* **Problem to solve**
Copy out the complete listing, word for word.

(begin)

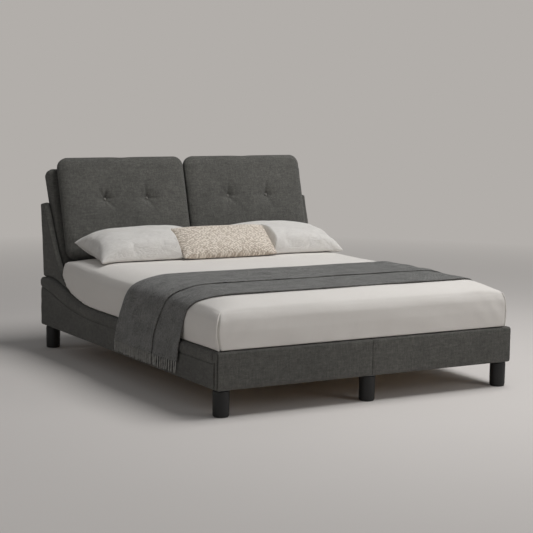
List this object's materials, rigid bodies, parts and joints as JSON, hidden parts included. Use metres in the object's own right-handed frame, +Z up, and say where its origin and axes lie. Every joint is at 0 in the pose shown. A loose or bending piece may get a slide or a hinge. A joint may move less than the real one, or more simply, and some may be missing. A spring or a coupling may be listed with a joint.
{
  "type": "upholstered bed with mattress and bedding",
  "caption": "Upholstered double bed with a leaning two-cushion headboard, swooping side wings, slatted base, mattress, pillows, lumbar cushion and folded throw.",
  "frame": {"origin": "on the floor under the middle of the whole bed", "axes": "+X to the right seen from the foot, +Y from the foot to the head, +Z up"},
  "size_m": [1.944, 2.3566, 1.2076],
  "materials": {
    "upholstery_cloth": "woven, warm dark grey",
    "frame_board": "raw particle board",
    "plywood": "sanded birch plywood",
    "pine": "planed pine",
    "back_lining": "black non-woven lining on hardboard",
    "beech": "laminated beech",
    "black_leg": "satin black",
    "zinc_steel": "zinc plated",
    "cap_plastic": "black moulded",
    "glide_felt": "dense felt",
    "mattress_ticking": "knitted ticking",
    "sheet_cotton": "smooth off-white cotton",
    "pillow_cotton": "smooth off-white cotton",
    "throw_wool": "dark grey woven wool",
    "lumbar_knit": "cream chunky weave"
  },
  "bodies": {
    "bed_frame": {"beam_leg_front": "black_leg", "beam_leg_rear": "black_leg", "beam_rest_block": "pine", "centre_beam": "pine", "corner_blocks": "pine", "cushion_base_boards": "plywood", "cushion_bolts": "zinc_steel", "cushion_buttons": "upholstery_cloth", "foot_board_left": "frame_board", "foot_board_right": "frame_board", "foot_cover_left": "upholstery_cloth", "foot_cover_right": "upholstery_cloth", "foot_splice_block": "pine", "frame_bolts": "zinc_steel", "head_cross_rail": "frame_board", "headboard_back_panel": "back_lining", "headboard_board": "plywood", "headboard_bolts": "zinc_steel", "headboard_bottom_rail": "pine", "headboard_cover": "upholstery_cloth", "headboard_cushion_left": "upholstery_cloth", "headboard_cushion_right": "upholstery_cloth", "headboard_gusset_left": "plywood", "headboard_gusset_right": "plywood", "headboard_middle_rail": "pine", "headboard_stile_left": "pine", "headboard_stile_right": "pine", "headboard_top_rail": "pine", "leg_foot_centre": "black_leg", "leg_foot_left": "black_leg", "leg_foot_right": "black_leg", "leg_glides": "glide_felt", "leg_head_left": "black_leg", "leg_head_right": "black_leg", "leg_plates": "zinc_steel", "rear_board": "frame_board", "rear_cover": "upholstery_cloth", "side_board_left": "frame_board", "side_board_right": "frame_board", "side_cover_left": "upholstery_cloth", "side_cover_right": "upholstery_cloth", "side_roll_left": "upholstery_cloth", "side_roll_right": "upholstery_cloth", "slat_centre_caps": "cap_plastic", "slat_end_caps": "cap_plastic", "slat_ledger_left": "pine", "slat_ledger_right": "pine", "slats": "beech", "wing_board_left": "plywood", "wing_board_right": "plywood", "wing_cover_left": "upholstery_cloth", "wing_cover_right": "upholstery_cloth"},
    "mattress": {"mattress": "mattress_ticking", "fitted_sheet": "sheet_cotton"},
    "throw": {"throw_blanket": "throw_wool", "throw_fringe": "throw_wool"},
    "pillows": {"pillow_left": "pillow_cotton", "pillow_right": "pillow_cotton"},
    "lumbar_cushion": {"lumbar_cushion": "lumbar_knit"}
  },
  "joints": [
    {"name": "mattress_lift", "type": "slide", "parent": "bed_frame", "child": "mattress", "axis": [0, 0, 1], "range_m": [0, 0.3]},
    {"name": "throw_lift", "type": "slide", "parent": "mattress", "child": "throw", "axis": [0, 0, 1], "range_m": [0, 0.4]},
    {"name": "pillows_lift", "type": "slide", "parent": "mattress", "child": "pillows", "axis": [0, 0, 1], "range_m": [0, 0.3]},
    {"name": "lumbar_lift", "type": "slide", "parent": "pillows", "child": "lumbar_cushion", "axis": [0, -0.6293, 0.7771], "range_m": [0, 0.3]}
  ]
}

(end)

* **Result**
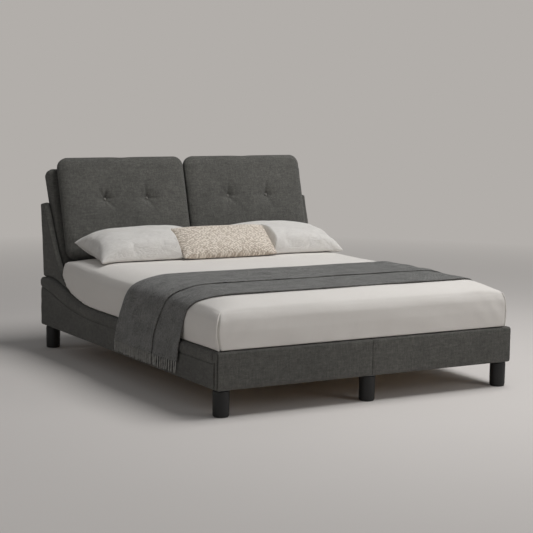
List this object's materials, rigid bodies, parts and joints as JSON, hidden parts included. Use metres in the object's own right-handed frame, +Z up, and say where its origin and axes lie. Every joint is at 0 in the pose shown. A loose or bending piece may get a slide or a hinge. A joint may move less than the real one, or more simply, and some may be missing. A spring or a coupling may be listed with a joint.
{
  "type": "upholstered bed with mattress and bedding",
  "caption": "Upholstered double bed with a leaning two-cushion headboard, swooping side wings, slatted base, mattress, pillows, lumbar cushion and folded throw.",
  "frame": {"origin": "on the floor under the middle of the whole bed", "axes": "+X to the right seen from the foot, +Y from the foot to the head, +Z up"},
  "size_m": [1.944, 2.3566, 1.2076],
  "materials": {
    "upholstery_cloth": "woven, warm dark grey",
    "frame_board": "raw particle board",
    "plywood": "sanded birch plywood",
    "pine": "planed pine",
    "back_lining": "black non-woven lining on hardboard",
    "beech": "laminated beech",
    "black_leg": "satin black",
    "zinc_steel": "zinc plated",
    "cap_plastic": "black moulded",
    "glide_felt": "dense felt",
    "mattress_ticking": "knitted ticking",
    "sheet_cotton": "smooth off-white cotton",
    "pillow_cotton": "smooth off-white cotton",
    "throw_wool": "dark grey woven wool",
    "lumbar_knit": "cream chunky weave"
  },
  "bodies": {
    "bed_frame": {"beam_leg_front": "black_leg", "beam_leg_rear": "black_leg", "beam_rest_block": "pine", "centre_beam": "pine", "corner_blocks": "pine", "cushion_base_boards": "plywood", "cushion_bolts": "zinc_steel", "cushion_buttons": "upholstery_cloth", "foot_board_left": "frame_board", "foot_board_right": "frame_board", "foot_cover_left": "upholstery_cloth", "foot_cover_right": "upholstery_cloth", "foot_splice_block": "pine", "frame_bolts": "zinc_steel", "head_cross_rail": "frame_board", "headboard_back_panel": "back_lining", "headboard_board": "plywood", "headboard_bolts": "zinc_steel", "headboard_bottom_rail": "pine", "headboard_cover": "upholstery_cloth", "headboard_cushion_left": "upholstery_cloth", "headboard_cushion_right": "upholstery_cloth", "headboard_gusset_left": "plywood", "headboard_gusset_right": "plywood", "headboard_middle_rail": "pine", "headboard_stile_left": "pine", "headboard_stile_right": "pine", "headboard_top_rail": "pine", "leg_foot_centre": "black_leg", "leg_foot_left": "black_leg", "leg_foot_right": "black_leg", "leg_glides": "glide_felt", "leg_head_left": "black_leg", "leg_head_right": "black_leg", "leg_plates": "zinc_steel", "rear_board": "frame_board", "rear_cover": "upholstery_cloth", "side_board_left": "frame_board", "side_board_right": "frame_board", "side_cover_left": "upholstery_cloth", "side_cover_right": "upholstery_cloth", "side_roll_left": "upholstery_cloth", "side_roll_right": "upholstery_cloth", "slat_centre_caps": "cap_plastic", "slat_end_caps": "cap_plastic", "slat_ledger_left": "pine", "slat_ledger_right": "pine", "slats": "beech", "wing_board_left": "plywood", "wing_board_right": "plywood", "wing_cover_left": "upholstery_cloth", "wing_cover_right": "upholstery_cloth"},
    "mattress": {"mattress": "mattress_ticking", "fitted_sheet": "sheet_cotton"},
    "throw": {"throw_blanket": "throw_wool", "throw_fringe": "throw_wool"},
    "pillows": {"pillow_left": "pillow_cotton", "pillow_right": "pillow_cotton"},
    "lumbar_cushion": {"lumbar_cushion": "lumbar_knit"}
  },
  "joints": [
    {"name": "mattress_lift", "type": "slide", "parent": "bed_frame", "child": "mattress", "axis": [0, 0, 1], "range_m": [0, 0.3]},
    {"name": "throw_lift", "type": "slide", "parent": "mattress", "child": "throw", "axis": [0, 0, 1], "range_m": [0, 0.4]},
    {"name": "pillows_lift", "type": "slide", "parent": "mattress", "child": "pillows", "axis": [0, 0, 1], "range_m": [0, 0.3]},
    {"name": "lumbar_lift", "type": "slide", "parent": "pillows", "child": "lumbar_cushion", "axis": [0, -0.6293, 0.7771], "range_m": [0, 0.3]}
  ]
}